Sie halten Weinreben, Weltkugeln, Federkiele (wir sind schließlich im Schriftsteller-Viertel!) in den Händen, schauen von Simsen, Kapitellen, Rundbögen, Erkern zu uns herab. Sie heben segnend die Hände, winken uns zu, thronen auf Muscheln, Rosen, Blattornamenten. Mit ihren Kindergesichtern, oft auch den Zügen erfahrener Frauen, begleiten sie uns, als könnte sie nichts erschüttern, als würde für sie die Zeit nicht vergehen, als wüssten sie über alles Bescheid. Mit ausgebreiteten Flügeln, die an den Schultern, manchmal bereits am Hals oder gar an den Ohren beginnen, sind sie sich selbst genug, fangen sie unsere Blicke, grüßen zurück...

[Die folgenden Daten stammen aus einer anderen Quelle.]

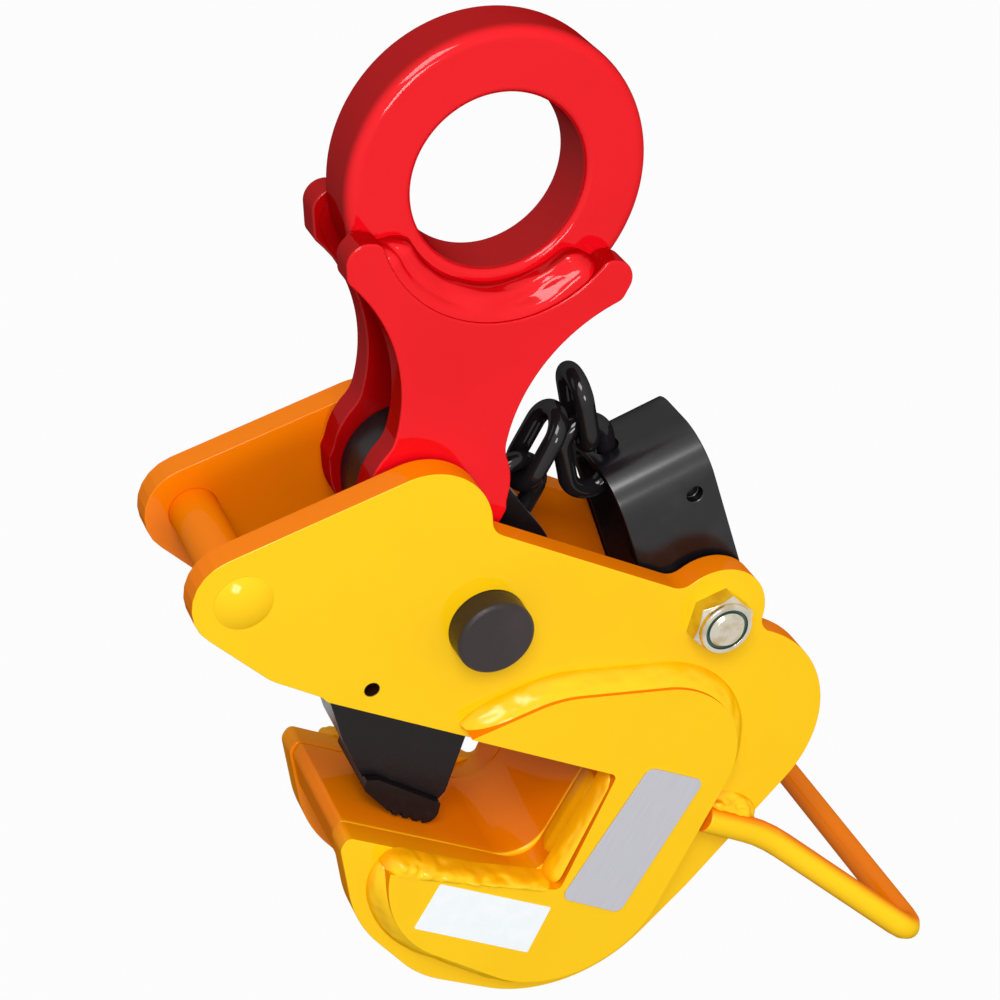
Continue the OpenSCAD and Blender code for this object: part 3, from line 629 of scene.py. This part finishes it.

1973 schrieb Christoph Meckel, der damals hier in Friedenau in der Brünhildestraße 3 lebte, einen der schönsten, poetischsten und traurigsten Romane aller Zeiten: Boxhorn. Die Geschichte von Sauly und Nick, zwei Straßenkindern, die per Anhalter auf dem Weg ans Meer sind, dem Ort ihrer Sehnsucht. In einem Motel erzählt ihnen ein Lastkraftfahrer, er hätte gerade den Schutzengel des jüngeren, Sauly, verkauft, woraufhin dieser krank wird; nur die Hoffnung, seinen Schutzengel wieder zu finden, hält ihn am Leben.

Das atemberaubende, herzerschütternde Buch wurde 1984 in einer DEFA-Produktion von Frank Bayer verfilmt, das Drehbuch schrieb Ulrich Plenzdorf.

Ohne Schutzengel kein Leben.

Vielleicht finden Sie Ihren Schutzengel ja hier in Friedenau...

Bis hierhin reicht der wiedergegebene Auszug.